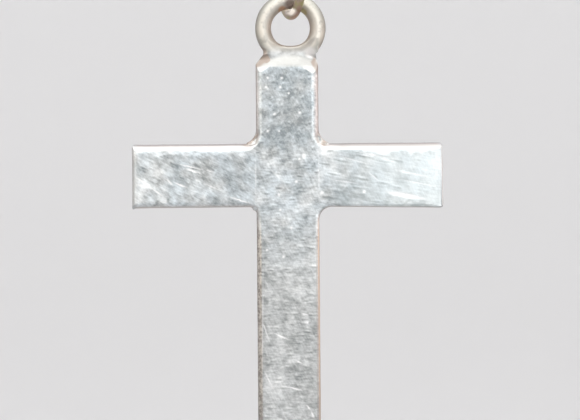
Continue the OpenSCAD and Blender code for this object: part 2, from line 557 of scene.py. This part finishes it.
def finished(name, bm, body, node, material):
    """Brings a shape to metres as a piece that rides on its body and stands for its CAD node."""
    bmesh.ops.scale(bm, vec=(MM, MM, MM), verts=bm.verts)
    mesh = bpy.data.meshes.new(name)
    bm.to_mesh(mesh)
    bm.free()
    mesh.shade_smooth()
    mesh.materials.append(material)
    piece = bpy.data.objects.new(name, mesh)
    bpy.context.scene.collection.objects.link(piece)
    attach(piece, body)
    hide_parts(node)


# Materials

# How the strokes of the rubbing lie in each part of the front: turn in degrees, length and width.
# The real ones are too fine to show in the render, so they are drawn this coarse.
UPRIGHT_STROKES = (-3, 0.45, 0.14)
NECK_STROKES = (0, 0.25, 0.17)
LEFT_ARM_STROKES = (-27, 0.6, 0.12)
RIGHT_ARM_STROKES = (-11, 1.0, 0.15)
CROSSING_STROKES = (-62, 0.6, 0.12)
# Where the strokes change: height above the crossing's middle, and distance from the upright's
NECK_STROKES_FROM = 1.5
ARM_STROKES_FROM = 2.0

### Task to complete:
Return what is listed above, exactly and completely.

### The output:
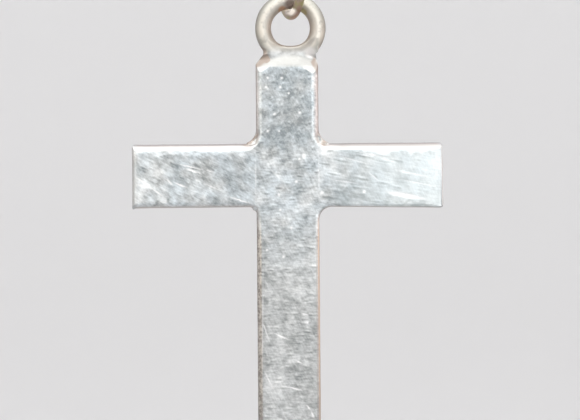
Continue the OpenSCAD and Blender code for this object: part 2, from line 557 of scene.py. This part finishes it.
def finished(name, bm, body, node, material):
    """Brings a shape to metres as a piece that rides on its body and stands for its CAD node."""
    bmesh.ops.scale(bm, vec=(MM, MM, MM), verts=bm.verts)
    mesh = bpy.data.meshes.new(name)
    bm.to_mesh(mesh)
    bm.free()
    mesh.shade_smooth()
    mesh.materials.append(material)
    piece = bpy.data.objects.new(name, mesh)
    bpy.context.scene.collection.objects.link(piece)
    attach(piece, body)
    hide_parts(node)


# Materials

# How the strokes of the rubbing lie in each part of the front: turn in degrees, length and width.
# The real ones are too fine to show in the render, so they are drawn this coarse.
UPRIGHT_STROKES = (-3, 0.45, 0.14)
NECK_STROKES = (0, 0.25, 0.17)
LEFT_ARM_STROKES = (-27, 0.6, 0.12)
RIGHT_ARM_STROKES = (-11, 1.0, 0.15)
CROSSING_STROKES = (-62, 0.6, 0.12)
# Where the strokes change: height above the crossing's middle, and distance from the upright's
NECK_STROKES_FROM = 1.5
ARM_STROKES_FROM = 2.0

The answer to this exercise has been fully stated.